TASK INSTRUCTIONS: Begin with the line that contains "HEAD_TILT, 0, 0))" and end with the line that contains "record = json.load(file)", transcribing exactly each line in that stretch and no other.

(Entries with model source code)

+++

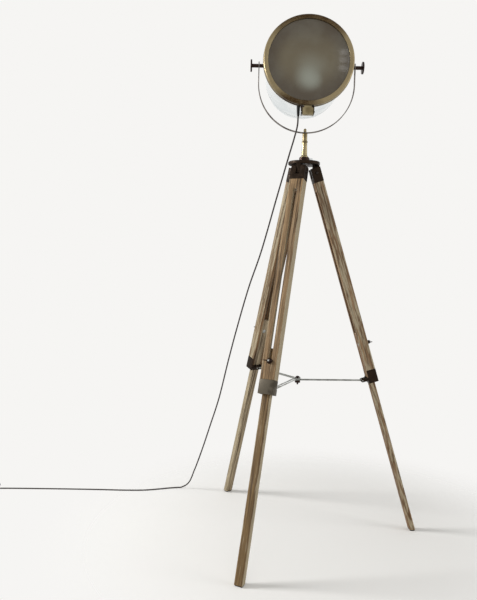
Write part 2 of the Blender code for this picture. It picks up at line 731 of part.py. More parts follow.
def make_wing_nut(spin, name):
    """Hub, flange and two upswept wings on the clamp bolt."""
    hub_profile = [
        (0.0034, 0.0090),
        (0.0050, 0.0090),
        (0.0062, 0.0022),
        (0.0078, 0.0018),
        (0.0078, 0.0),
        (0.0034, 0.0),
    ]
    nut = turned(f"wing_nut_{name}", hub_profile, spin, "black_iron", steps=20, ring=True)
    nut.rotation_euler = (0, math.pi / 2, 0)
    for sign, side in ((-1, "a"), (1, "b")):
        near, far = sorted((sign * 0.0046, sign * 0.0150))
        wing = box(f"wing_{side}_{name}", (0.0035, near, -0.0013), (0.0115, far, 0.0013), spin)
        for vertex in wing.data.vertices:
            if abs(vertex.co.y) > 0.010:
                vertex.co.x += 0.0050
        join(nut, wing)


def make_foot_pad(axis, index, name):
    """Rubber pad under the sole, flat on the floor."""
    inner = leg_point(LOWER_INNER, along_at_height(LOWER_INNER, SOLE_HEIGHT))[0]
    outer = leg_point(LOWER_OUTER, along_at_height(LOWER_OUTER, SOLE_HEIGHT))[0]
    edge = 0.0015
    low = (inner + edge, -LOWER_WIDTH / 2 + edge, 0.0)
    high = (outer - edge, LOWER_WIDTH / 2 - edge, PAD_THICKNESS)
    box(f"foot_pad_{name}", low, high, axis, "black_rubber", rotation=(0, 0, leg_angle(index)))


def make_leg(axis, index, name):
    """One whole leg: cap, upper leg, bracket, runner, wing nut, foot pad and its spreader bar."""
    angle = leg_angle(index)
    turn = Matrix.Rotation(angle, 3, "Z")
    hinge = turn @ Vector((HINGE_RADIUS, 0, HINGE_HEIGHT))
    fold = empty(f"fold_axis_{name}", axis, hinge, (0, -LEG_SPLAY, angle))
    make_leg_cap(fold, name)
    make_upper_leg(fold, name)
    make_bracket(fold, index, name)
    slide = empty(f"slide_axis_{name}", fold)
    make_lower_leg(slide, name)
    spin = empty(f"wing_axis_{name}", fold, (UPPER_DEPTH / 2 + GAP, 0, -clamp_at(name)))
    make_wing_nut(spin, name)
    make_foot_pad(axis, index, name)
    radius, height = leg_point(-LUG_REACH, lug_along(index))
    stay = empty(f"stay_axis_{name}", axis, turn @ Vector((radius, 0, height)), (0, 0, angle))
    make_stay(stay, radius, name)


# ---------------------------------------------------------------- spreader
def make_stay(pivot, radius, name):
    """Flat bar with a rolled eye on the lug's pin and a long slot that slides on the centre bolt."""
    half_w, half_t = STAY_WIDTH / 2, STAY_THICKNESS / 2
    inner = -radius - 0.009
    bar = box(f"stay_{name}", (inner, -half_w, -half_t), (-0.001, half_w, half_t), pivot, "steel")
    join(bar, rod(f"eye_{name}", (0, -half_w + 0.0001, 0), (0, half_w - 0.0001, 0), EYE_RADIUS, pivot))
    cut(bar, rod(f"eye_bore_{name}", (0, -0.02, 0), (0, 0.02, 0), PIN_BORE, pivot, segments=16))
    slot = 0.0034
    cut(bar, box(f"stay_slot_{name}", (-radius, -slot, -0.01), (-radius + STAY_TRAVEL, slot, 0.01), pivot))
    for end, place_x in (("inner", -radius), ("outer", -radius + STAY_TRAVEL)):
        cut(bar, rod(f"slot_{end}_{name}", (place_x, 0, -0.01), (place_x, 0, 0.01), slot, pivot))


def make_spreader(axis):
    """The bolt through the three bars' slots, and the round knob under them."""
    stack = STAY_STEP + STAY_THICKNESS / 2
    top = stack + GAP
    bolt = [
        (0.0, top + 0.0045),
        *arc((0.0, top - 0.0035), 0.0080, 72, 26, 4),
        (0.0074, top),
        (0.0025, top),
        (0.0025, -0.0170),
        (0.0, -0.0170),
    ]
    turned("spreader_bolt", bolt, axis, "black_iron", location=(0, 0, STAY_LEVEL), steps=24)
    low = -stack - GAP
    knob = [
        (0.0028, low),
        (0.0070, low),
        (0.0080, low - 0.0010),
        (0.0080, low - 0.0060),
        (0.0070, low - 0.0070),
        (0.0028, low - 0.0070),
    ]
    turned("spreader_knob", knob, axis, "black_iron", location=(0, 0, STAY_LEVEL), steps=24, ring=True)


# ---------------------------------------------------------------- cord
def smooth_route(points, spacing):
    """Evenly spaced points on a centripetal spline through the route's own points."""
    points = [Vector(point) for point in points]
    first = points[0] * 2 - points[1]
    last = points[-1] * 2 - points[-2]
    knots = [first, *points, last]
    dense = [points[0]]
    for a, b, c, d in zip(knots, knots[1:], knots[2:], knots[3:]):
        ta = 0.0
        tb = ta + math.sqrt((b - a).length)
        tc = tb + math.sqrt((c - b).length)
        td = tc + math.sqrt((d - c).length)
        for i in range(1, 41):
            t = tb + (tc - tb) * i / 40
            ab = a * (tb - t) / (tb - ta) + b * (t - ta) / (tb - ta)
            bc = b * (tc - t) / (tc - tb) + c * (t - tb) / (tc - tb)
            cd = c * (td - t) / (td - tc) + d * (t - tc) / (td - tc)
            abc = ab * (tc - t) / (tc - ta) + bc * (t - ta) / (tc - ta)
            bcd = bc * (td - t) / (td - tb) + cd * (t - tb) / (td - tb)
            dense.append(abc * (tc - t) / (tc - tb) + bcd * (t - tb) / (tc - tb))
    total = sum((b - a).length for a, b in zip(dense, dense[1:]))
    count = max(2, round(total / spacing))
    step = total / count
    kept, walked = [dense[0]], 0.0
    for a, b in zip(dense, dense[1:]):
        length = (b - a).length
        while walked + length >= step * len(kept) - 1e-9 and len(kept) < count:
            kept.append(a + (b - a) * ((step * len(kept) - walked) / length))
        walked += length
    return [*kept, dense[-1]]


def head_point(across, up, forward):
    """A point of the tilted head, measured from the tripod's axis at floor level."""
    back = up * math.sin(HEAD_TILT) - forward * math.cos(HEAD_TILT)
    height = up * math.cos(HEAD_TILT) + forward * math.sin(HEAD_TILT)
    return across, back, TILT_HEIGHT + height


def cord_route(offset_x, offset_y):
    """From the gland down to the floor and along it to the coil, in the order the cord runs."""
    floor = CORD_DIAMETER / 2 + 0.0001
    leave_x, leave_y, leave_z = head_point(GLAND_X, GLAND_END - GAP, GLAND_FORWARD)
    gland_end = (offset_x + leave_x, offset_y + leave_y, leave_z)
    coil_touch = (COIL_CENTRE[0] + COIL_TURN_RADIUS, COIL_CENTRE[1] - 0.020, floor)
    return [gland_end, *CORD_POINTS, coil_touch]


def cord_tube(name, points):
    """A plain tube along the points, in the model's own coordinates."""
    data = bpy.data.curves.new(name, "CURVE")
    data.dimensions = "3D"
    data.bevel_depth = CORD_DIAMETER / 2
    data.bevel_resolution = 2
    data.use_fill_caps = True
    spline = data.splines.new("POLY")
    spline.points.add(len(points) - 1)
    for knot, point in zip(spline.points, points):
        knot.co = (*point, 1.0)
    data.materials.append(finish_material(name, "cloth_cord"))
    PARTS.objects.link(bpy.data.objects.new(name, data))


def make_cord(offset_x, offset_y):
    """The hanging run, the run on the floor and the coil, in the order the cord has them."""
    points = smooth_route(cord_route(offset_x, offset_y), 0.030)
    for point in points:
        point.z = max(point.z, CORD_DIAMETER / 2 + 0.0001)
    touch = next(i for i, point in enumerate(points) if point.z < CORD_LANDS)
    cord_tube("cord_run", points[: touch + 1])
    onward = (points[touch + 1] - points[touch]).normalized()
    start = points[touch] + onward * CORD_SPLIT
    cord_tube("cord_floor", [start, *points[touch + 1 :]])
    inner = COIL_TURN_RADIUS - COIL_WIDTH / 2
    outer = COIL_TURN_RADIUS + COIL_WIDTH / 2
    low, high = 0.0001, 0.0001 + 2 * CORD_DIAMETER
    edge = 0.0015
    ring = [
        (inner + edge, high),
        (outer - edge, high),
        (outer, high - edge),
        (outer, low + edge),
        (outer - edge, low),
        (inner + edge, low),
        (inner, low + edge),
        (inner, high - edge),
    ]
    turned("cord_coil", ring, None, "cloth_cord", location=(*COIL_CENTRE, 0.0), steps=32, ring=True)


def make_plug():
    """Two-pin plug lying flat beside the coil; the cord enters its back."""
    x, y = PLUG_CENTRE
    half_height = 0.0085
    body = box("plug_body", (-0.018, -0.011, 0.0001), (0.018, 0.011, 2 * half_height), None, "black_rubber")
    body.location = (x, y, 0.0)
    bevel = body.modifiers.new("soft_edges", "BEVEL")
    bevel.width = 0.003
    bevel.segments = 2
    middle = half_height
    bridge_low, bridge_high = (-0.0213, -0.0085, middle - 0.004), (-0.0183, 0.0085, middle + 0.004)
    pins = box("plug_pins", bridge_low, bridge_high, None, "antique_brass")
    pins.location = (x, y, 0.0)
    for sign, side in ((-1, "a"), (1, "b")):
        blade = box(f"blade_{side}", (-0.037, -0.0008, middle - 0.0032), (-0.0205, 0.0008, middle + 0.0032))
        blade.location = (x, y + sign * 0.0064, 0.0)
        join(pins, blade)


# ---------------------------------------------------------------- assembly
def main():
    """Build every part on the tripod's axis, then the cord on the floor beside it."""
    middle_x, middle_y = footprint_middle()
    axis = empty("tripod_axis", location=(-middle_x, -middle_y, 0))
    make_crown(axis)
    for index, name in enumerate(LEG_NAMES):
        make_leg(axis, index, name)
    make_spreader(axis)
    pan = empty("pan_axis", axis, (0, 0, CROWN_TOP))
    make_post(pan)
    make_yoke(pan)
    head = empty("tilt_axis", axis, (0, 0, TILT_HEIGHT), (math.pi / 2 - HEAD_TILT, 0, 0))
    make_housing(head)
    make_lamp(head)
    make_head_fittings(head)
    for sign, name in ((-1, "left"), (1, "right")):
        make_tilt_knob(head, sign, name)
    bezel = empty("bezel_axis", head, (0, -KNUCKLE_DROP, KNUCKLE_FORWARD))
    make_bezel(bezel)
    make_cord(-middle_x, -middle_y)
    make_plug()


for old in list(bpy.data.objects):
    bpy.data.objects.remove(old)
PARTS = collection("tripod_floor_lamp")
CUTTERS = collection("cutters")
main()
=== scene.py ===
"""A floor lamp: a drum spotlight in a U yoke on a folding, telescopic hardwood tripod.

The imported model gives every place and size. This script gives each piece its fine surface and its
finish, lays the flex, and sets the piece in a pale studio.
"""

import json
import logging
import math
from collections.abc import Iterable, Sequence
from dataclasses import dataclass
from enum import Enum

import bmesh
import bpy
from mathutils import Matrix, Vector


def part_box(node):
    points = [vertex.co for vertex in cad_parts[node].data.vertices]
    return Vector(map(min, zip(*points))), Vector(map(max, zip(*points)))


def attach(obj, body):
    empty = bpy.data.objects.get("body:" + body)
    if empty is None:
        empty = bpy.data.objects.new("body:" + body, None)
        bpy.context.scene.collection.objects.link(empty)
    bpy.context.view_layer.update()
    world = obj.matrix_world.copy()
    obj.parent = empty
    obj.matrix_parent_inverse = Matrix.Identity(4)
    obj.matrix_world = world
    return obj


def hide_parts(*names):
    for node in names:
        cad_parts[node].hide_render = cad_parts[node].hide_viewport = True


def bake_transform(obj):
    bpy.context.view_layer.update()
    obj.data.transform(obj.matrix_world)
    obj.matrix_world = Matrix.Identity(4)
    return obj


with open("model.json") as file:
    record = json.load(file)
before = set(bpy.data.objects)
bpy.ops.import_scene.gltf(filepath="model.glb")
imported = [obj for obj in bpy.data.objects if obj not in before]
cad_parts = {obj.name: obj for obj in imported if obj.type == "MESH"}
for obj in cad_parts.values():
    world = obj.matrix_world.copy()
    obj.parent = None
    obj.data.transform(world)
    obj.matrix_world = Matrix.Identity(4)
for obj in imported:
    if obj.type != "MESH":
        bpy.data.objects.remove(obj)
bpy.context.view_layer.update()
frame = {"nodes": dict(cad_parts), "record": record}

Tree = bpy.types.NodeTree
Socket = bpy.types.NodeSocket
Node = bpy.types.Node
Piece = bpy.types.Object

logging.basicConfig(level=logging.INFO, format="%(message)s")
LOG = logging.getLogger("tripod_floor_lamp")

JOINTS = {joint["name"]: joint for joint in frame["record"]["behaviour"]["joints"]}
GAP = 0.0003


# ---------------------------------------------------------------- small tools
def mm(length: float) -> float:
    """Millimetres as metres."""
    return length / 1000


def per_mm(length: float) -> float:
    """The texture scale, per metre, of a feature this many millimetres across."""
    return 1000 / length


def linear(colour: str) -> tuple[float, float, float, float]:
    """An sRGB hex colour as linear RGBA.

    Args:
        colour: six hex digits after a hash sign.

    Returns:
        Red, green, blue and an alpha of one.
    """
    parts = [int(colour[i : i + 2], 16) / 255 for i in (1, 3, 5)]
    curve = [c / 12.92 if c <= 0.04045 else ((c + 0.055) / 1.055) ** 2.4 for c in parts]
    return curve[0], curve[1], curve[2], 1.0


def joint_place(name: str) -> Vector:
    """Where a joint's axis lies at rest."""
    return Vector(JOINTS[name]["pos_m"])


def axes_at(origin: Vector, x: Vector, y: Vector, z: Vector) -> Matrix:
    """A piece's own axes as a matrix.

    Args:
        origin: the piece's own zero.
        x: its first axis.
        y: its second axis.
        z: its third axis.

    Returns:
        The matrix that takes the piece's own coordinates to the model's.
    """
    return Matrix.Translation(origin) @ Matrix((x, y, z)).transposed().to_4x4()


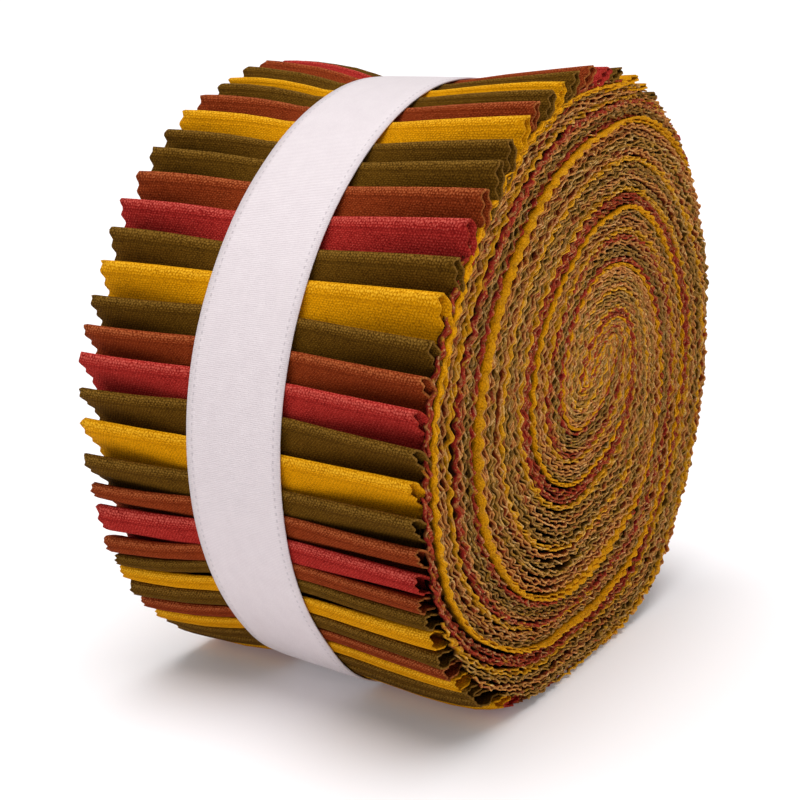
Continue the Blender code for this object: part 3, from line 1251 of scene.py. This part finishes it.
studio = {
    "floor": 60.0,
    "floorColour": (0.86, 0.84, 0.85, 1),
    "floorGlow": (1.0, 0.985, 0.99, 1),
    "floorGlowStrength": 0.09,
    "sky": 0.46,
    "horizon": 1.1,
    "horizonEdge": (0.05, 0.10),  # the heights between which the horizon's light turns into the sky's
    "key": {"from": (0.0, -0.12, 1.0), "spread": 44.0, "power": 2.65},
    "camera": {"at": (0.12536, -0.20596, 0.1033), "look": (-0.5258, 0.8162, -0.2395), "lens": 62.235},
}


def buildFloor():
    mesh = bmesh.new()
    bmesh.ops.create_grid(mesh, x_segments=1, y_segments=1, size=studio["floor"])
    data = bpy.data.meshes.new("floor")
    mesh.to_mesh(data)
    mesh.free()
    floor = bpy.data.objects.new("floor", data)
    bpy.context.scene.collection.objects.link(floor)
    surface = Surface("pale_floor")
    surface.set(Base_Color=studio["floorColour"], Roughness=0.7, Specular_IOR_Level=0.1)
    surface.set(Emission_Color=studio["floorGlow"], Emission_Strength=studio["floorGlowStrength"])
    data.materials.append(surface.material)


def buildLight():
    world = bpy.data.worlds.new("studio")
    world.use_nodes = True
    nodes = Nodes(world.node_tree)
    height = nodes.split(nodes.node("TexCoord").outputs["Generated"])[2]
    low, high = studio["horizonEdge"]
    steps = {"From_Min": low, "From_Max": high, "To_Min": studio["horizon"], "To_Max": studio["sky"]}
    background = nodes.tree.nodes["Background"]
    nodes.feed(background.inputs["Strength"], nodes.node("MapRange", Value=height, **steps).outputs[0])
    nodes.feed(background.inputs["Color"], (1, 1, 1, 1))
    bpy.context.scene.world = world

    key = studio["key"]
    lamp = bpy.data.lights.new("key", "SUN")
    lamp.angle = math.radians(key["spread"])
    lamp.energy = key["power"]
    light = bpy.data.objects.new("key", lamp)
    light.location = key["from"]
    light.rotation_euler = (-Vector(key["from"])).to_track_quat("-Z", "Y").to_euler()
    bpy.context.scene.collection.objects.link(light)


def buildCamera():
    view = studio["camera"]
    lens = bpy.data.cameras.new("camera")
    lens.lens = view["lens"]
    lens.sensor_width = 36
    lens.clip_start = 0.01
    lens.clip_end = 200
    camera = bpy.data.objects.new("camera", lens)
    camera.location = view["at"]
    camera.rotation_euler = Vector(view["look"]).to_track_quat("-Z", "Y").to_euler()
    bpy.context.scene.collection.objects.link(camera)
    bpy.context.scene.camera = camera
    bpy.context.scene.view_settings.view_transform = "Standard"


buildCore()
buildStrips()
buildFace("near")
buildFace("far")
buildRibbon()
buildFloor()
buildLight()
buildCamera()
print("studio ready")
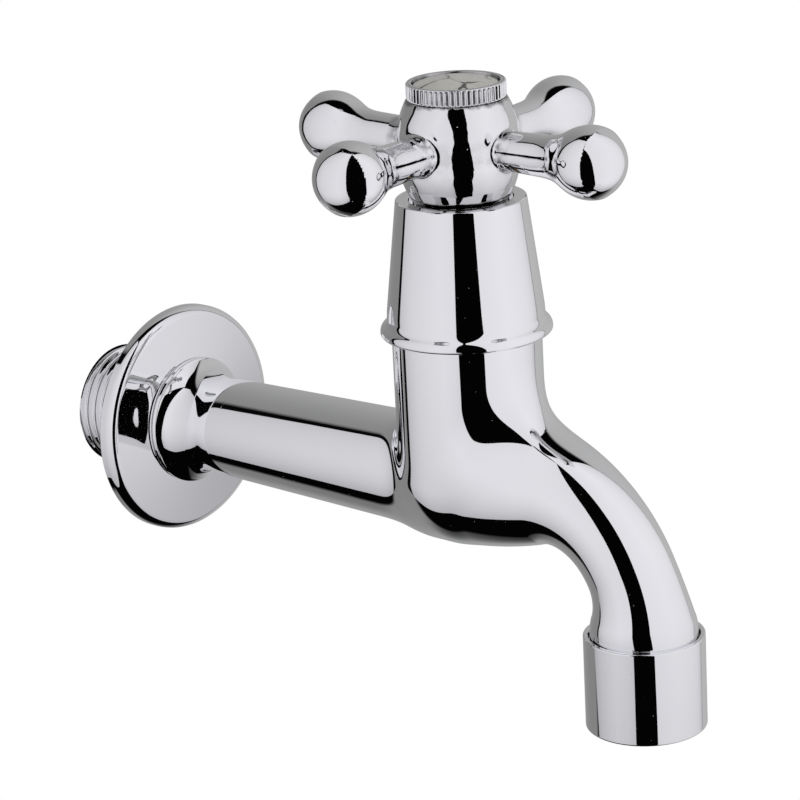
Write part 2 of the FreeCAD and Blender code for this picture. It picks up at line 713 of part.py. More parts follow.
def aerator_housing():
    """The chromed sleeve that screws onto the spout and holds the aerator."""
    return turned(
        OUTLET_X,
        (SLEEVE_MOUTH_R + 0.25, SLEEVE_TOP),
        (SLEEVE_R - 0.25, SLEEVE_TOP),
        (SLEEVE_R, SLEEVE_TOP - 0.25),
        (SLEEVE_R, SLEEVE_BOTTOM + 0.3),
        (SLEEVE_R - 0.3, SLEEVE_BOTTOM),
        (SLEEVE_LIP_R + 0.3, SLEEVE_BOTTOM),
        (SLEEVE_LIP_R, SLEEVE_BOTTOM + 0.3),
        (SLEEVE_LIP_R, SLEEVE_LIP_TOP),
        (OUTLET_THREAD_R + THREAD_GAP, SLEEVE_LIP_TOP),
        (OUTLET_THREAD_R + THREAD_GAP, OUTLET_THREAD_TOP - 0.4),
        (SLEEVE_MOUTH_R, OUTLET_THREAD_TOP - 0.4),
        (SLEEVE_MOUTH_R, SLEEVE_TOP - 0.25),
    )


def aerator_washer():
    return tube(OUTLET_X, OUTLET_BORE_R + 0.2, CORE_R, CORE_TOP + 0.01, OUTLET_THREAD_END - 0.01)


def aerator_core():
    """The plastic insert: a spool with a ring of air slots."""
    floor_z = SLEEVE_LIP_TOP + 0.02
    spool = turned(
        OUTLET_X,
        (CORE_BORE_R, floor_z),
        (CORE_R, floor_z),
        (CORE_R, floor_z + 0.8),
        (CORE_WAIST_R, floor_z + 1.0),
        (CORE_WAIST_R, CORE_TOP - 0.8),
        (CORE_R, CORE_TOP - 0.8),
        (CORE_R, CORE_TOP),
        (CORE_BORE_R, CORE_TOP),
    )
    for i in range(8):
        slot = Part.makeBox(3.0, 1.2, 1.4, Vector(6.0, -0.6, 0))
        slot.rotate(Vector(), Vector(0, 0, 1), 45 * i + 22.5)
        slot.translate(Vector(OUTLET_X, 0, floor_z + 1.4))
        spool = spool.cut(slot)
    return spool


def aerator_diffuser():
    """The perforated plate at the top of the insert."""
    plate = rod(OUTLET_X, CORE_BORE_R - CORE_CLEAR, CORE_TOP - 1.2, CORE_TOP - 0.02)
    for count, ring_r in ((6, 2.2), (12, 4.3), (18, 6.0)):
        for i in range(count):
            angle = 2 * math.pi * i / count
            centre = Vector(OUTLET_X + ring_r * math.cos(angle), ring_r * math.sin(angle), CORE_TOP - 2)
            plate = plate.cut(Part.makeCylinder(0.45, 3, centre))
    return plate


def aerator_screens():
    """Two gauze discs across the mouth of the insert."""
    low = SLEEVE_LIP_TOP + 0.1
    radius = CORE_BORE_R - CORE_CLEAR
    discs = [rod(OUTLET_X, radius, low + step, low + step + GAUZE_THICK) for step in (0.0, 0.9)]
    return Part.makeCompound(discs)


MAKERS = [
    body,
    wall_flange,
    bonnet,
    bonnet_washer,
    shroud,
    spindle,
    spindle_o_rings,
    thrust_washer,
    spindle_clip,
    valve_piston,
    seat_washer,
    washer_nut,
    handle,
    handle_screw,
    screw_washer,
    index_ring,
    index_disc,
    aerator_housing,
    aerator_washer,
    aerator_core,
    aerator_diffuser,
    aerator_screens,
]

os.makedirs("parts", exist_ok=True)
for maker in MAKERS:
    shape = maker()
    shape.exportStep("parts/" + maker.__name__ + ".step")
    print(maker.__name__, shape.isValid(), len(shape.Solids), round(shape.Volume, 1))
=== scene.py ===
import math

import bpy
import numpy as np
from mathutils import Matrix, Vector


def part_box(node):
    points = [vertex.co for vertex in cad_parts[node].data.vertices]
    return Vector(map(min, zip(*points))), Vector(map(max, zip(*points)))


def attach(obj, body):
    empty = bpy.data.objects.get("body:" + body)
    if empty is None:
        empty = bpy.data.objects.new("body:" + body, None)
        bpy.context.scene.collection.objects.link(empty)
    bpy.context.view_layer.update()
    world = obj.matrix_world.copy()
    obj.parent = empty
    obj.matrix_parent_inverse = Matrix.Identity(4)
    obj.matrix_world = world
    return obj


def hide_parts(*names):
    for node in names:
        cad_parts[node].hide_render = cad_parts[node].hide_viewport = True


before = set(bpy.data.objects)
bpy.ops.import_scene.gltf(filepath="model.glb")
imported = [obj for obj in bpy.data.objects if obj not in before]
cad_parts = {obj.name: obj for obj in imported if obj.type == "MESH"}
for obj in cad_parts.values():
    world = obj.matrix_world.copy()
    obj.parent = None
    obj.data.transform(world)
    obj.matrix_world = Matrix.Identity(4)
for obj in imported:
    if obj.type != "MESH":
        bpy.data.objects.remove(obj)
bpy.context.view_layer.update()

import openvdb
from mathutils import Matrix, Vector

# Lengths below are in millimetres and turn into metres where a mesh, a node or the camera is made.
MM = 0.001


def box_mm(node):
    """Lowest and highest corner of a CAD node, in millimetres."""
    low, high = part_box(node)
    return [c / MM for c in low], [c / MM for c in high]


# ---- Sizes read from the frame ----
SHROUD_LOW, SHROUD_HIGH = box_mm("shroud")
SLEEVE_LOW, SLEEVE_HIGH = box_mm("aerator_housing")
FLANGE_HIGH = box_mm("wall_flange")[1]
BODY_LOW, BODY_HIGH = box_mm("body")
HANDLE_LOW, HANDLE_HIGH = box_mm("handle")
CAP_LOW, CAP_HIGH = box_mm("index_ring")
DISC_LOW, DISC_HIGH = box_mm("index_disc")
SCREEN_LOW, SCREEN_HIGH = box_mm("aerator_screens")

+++

SOLUTION FOR THIS PROBLEM:
    head = empty("tilt_axis", axis, (0, 0, TILT_HEIGHT), (math.pi / 2 - HEAD_TILT, 0, 0))
    make_housing(head)
    make_lamp(head)
    make_head_fittings(head)
    for sign, name in ((-1, "left"), (1, "right")):
        make_tilt_knob(head, sign, name)
    bezel = empty("bezel_axis", head, (0, -KNUCKLE_DROP, KNUCKLE_FORWARD))
    make_bezel(bezel)
    make_cord(-middle_x, -middle_y)
    make_plug()


for old in list(bpy.data.objects):
    bpy.data.objects.remove(old)
PARTS = collection("tripod_floor_lamp")
CUTTERS = collection("cutters")
main()
=== scene.py ===
"""A floor lamp: a drum spotlight in a U yoke on a folding, telescopic hardwood tripod.

The imported model gives every place and size. This script gives each piece its fine surface and its
finish, lays the flex, and sets the piece in a pale studio.
"""

import json
import logging
import math
from collections.abc import Iterable, Sequence
from dataclasses import dataclass
from enum import Enum

import bmesh
import bpy
from mathutils import Matrix, Vector


def part_box(node):
    points = [vertex.co for vertex in cad_parts[node].data.vertices]
    return Vector(map(min, zip(*points))), Vector(map(max, zip(*points)))


def attach(obj, body):
    empty = bpy.data.objects.get("body:" + body)
    if empty is None:
        empty = bpy.data.objects.new("body:" + body, None)
        bpy.context.scene.collection.objects.link(empty)
    bpy.context.view_layer.update()
    world = obj.matrix_world.copy()
    obj.parent = empty
    obj.matrix_parent_inverse = Matrix.Identity(4)
    obj.matrix_world = world
    return obj


def hide_parts(*names):
    for node in names:
        cad_parts[node].hide_render = cad_parts[node].hide_viewport = True


def bake_transform(obj):
    bpy.context.view_layer.update()
    obj.data.transform(obj.matrix_world)
    obj.matrix_world = Matrix.Identity(4)
    return obj


with open("model.json") as file:
    record = json.load(file)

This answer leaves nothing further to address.